Because cultivated meat is molecularly identical to the kind that comes from whole animals, it has the same flavor. That means it could allow us to stop raising and slaughtering animals for meat, which is both bad for the environment and arguably unethical, without giving up the taste of burgers and chicken.

For cultivated meat to have any real impact on the meat industry, though, the companies making it need to get costs down. That typically means scaling up production, and right now, many startups are still only producing their lab-grown meat in very small batches.

What’s new? Believer Meats (formerly Future Meats) is not one of those startups. In June 2021, it opened the world’s first industrial-scale cultivated meat factory, which it says is capable of producing more than 400,000 pounds of meat per year.

Now, the company is building a facility in Wilson, North Carolina, that will be able to produce 55 times as much meat. 

“Our brand has continually proven our commitment to scale production technology and capacity, and with our new US production center, we are one step closer to commercialization,” said CEO Nicole Johnson-Hoffman.

cultivated meat factory
A computer rendering of the North Carolina cultivated meat factory. Credit: Believer Meats

Looking ahead: A company spokesperson told Freethink that Believer’s new 200,000-square-foot cultivated meat factory is projected to be operational by early 2023.
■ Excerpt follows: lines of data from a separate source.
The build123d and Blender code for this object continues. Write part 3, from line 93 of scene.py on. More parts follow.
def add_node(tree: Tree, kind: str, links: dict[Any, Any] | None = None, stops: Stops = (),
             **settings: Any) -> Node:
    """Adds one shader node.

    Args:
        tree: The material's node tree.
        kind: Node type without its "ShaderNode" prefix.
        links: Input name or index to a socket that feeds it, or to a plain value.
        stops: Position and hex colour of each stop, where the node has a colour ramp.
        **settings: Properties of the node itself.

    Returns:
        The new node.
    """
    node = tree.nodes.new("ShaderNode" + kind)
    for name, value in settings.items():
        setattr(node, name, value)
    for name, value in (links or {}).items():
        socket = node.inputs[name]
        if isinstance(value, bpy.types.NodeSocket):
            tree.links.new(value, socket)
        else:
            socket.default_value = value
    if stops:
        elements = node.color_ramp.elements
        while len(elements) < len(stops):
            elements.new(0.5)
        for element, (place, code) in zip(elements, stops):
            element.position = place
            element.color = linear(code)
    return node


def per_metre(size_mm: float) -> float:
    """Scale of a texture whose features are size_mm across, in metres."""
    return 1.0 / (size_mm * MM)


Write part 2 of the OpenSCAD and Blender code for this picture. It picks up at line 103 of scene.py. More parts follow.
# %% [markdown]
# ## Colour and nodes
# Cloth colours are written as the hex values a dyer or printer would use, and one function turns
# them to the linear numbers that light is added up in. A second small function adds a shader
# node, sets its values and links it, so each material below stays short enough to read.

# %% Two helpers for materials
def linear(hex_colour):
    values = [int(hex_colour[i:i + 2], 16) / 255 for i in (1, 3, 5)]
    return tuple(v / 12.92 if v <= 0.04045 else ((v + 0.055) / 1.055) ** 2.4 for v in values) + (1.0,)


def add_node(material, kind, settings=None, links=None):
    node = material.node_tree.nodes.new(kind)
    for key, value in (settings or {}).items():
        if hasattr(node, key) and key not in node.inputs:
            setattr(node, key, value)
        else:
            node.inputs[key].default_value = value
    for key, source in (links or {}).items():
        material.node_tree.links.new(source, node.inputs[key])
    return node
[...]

Even if Believer can meet that goal, though, it won’t be able to sell any of its cultivated meat in the US without first getting the greenlight from both the FDA and the USDA. So far, only one company (UPSIDE Foods) has surmounted that first hurdle, and no one has yet cleared both.

Still, Believer is investing $123.35 million into the facility — about a third of the $388 million it has raised over its lifetime — and that commitment suggests that it expects the US to be a major cultivated meat market in the not-so-distant future.